== Given information

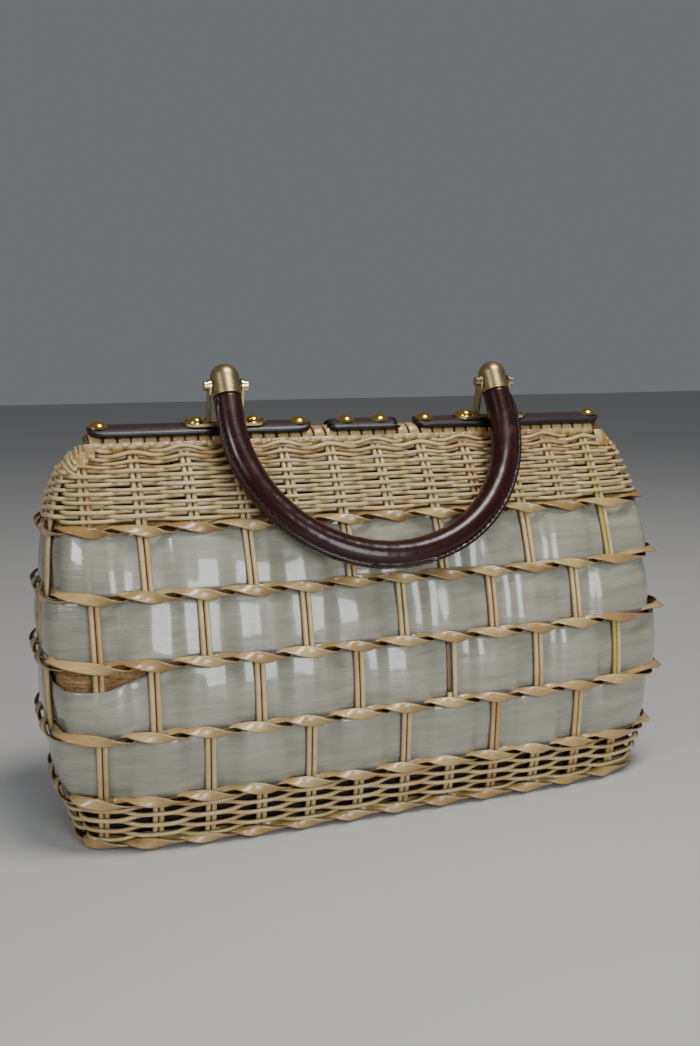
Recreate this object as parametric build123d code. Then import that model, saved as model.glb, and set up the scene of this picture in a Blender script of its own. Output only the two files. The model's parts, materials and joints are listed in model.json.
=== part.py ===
"""Woven basket box bag: a reed and vinyl basket with a rear lid and one swinging leather handle.

Millimetres, +X to the bag's right, +Y to its back, +Z up. The origin is the middle of the base.
"""

import math
import os

from build123d import *

# Basket outline: height, half width, front and back of the wall at that height
LEVELS = (
    (0.0, 164.0, -51.0, 51.0),
    (14.0, 169.5, -55.5, 55.5),
    (40.0, 176.5, -59.0, 59.0),
    (75.0, 180.0, -60.0, 60.5),
    (110.0, 179.5, -55.5, 60.5),
    (140.0, 177.0, -47.5, 58.5),
    (165.0, 174.0, -37.5, 54.0),
    (185.0, 168.0, -26.0, 40.0),
    (198.0, 161.0, -16.0, 20.0),
    (206.0, 154.0, -8.5, 7.0),
)
WIDTH_SCALE = 1.0
DEPTH_SCALE = 1.0
ROUNDNESS = 5.0
OUTLINE_POINTS = 40

# Weave
WALL = 3.6
TWIST_ROWS = (("e", 28.0), ("d", 62.0), ("c", 98.0), ("b", 131.0), ("a", 163.0))
TWIST_HEIGHT = 6.4
FOOT_HEIGHT = 8.0
WEAVE_TOP = 203.0
STAKE_RADIUS = 1.5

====

**What you have to do:** Search the preceding listing for "import" and extract every line where it is found.

**Response to this task:**
Recreate this object as parametric build123d code. Then import that model, saved as model.glb, and set up the scene of this picture in a Blender script of its own. Output only the two files. The model's parts, materials and joints are listed in model.json.
import math
import os
from build123d import *